Lowe sent in a whipped free kick from the left and a melee in the goal ensured with the ball eventually being caught by Chris Britton, dropped at his feet and then volleyed in. Referee Paul Rowland quite rightly disallowed it for handball, much to Britton’s disgust. Its a concern that a qualified referee such as Britton doesn’t seem to know you can’t use your hands, not to mention the two foul throws he managed to take over the course of the 90.

That disallowed goal seemed to spur the Fatboys on and Brockes nearly marked his first competitive action in 18 months with a goal, firstly seeing a shot well blocked by the goalkeeper who also recovered to knock the follow up around the post.

There were seven minutes to go when the air ambulance turned up and the game was halted. Given that we’ve been horrifically distracted by a dog on the pitch before, let alone a bloody great helicopter, this surprisingly did not lead to a drop in concentration. Instead, it was the loss of Lewis about a minute later after he slide tackled himself which was the bigger blow.

With Queens Park pushing further and further up the field, Holman became a fifth centre back but not even that could prevent Frimpon’s excellent finish.

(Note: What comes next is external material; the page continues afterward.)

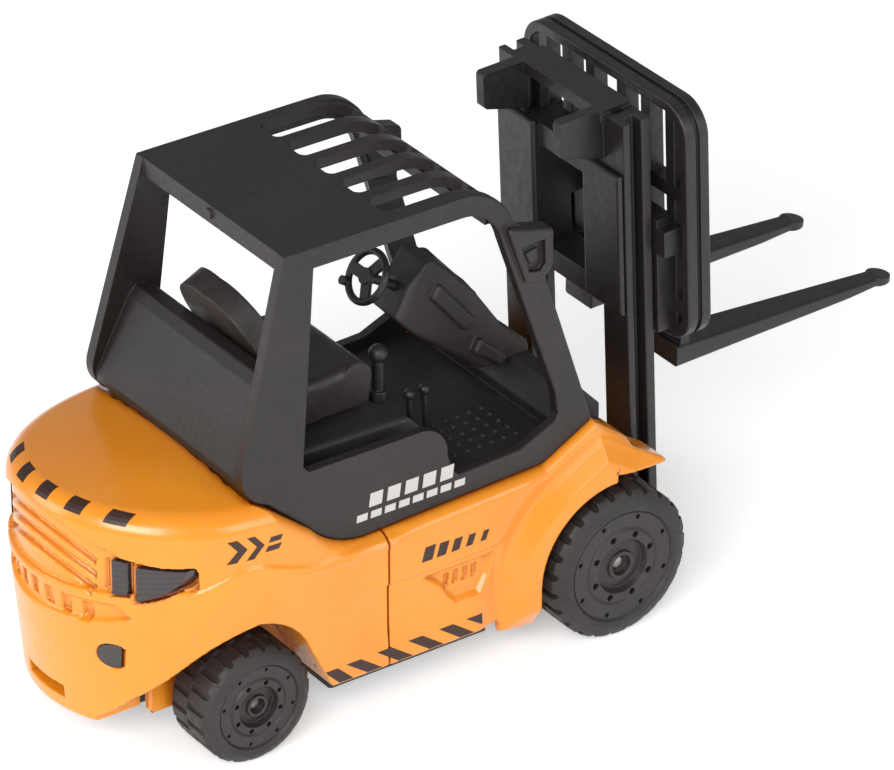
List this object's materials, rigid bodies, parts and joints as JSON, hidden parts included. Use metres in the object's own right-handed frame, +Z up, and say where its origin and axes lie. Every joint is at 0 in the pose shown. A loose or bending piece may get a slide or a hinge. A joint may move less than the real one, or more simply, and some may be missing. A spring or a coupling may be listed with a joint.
{
  "type": "toy forklift",
  "caption": "Small toy forklift truck with cast body shells, open moulded cab, rolling wheels, turning steering wheel, tilting mast and sliding fork carriage.",
  "frame": {"origin": "on the ground below the centre of the plan box", "axes": "+X forward along the forks, +Y to the truck's left, +Z up; the middle plane is y = 0"},
  "size_m": [0.1994, 0.0706, 0.1096],
  "materials": {
    "body_paint": "gloss orange-yellow",
    "black_plastic": "satin black",
    "seat_plastic": "fine grain black",
    "tyre_rubber": "matte black",
    "hub_plastic": "satin black",
    "steel": "bright",
    "lamp_dark": "dark gloss"
  },
  "bodies": {
    "chassis": {"rear_body_shell": "body_paint", "front_body_shell": "body_paint", "base_plate": "black_plastic", "base_screws": "steel", "tail_lamp_left": "lamp_dark", "tail_lamp_right": "lamp_dark", "bumper_lamp_left": "lamp_dark", "bumper_lamp_right": "lamp_dark", "cab_frame": "black_plastic", "interior_tub": "black_plastic", "seat": "seat_plastic", "steering_column": "black_plastic", "drive_lever": "black_plastic", "valve_levers": "black_plastic", "mast_pin": "steel"},
    "front_wheels": {"front_axle": "steel", "front_hub_left": "hub_plastic", "front_hub_right": "hub_plastic", "front_tyre_left": "tyre_rubber", "front_tyre_right": "tyre_rubber"},
    "rear_wheels": {"rear_axle": "steel", "rear_hub_left": "hub_plastic", "rear_hub_right": "hub_plastic", "rear_tyre_left": "tyre_rubber", "rear_tyre_right": "tyre_rubber"},
    "steering": {"steering_wheel": "black_plastic"},
    "mast": {"mast_frame": "black_plastic"},
    "lift": {"carriage": "black_plastic", "backrest": "black_plastic", "fork_left": "black_plastic", "fork_right": "black_plastic"}
  },
  "joints": [
    {"name": "front_axle_spin", "type": "hinge", "parent": "chassis", "child": "front_wheels", "pos_m": [0.0173, 0, 0.0164], "axis": [0, 1, 0], "continuous": true},
    {"name": "rear_axle_spin", "type": "hinge", "parent": "chassis", "child": "rear_wheels", "pos_m": [-0.0677, 0, 0.0126], "axis": [0, 1, 0], "continuous": true},
    {"name": "steering_turn", "type": "hinge", "parent": "chassis", "child": "steering", "pos_m": [-0.0203, 0, 0.0788], "axis": [-0.848, 0, 0.53], "continuous": true},
    {"name": "mast_tilt", "type": "hinge", "parent": "chassis", "child": "mast", "pos_m": [0.0268, 0, 0.0146], "axis": [0, 1, 0], "range_deg": [-3.5, 3]},
    {"name": "carriage_lift", "type": "slide", "parent": "mast", "child": "lift", "axis": [-0.0417, 0, 0.9991], "range_m": [-0.04, 0.001]}
  ]
}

The hosts seemed content to settle for a draw and it was the Fatboys who had the last chance of the game after Britton got him in but his low effort past the keeper trickled just wide of the post, which at least meant McCarthy wasn’t one goal closer to this inevitable tattoo – a small consolation although the Fatboys shouldn’t lose sight of this as a good point with which to start a campaign that promises much.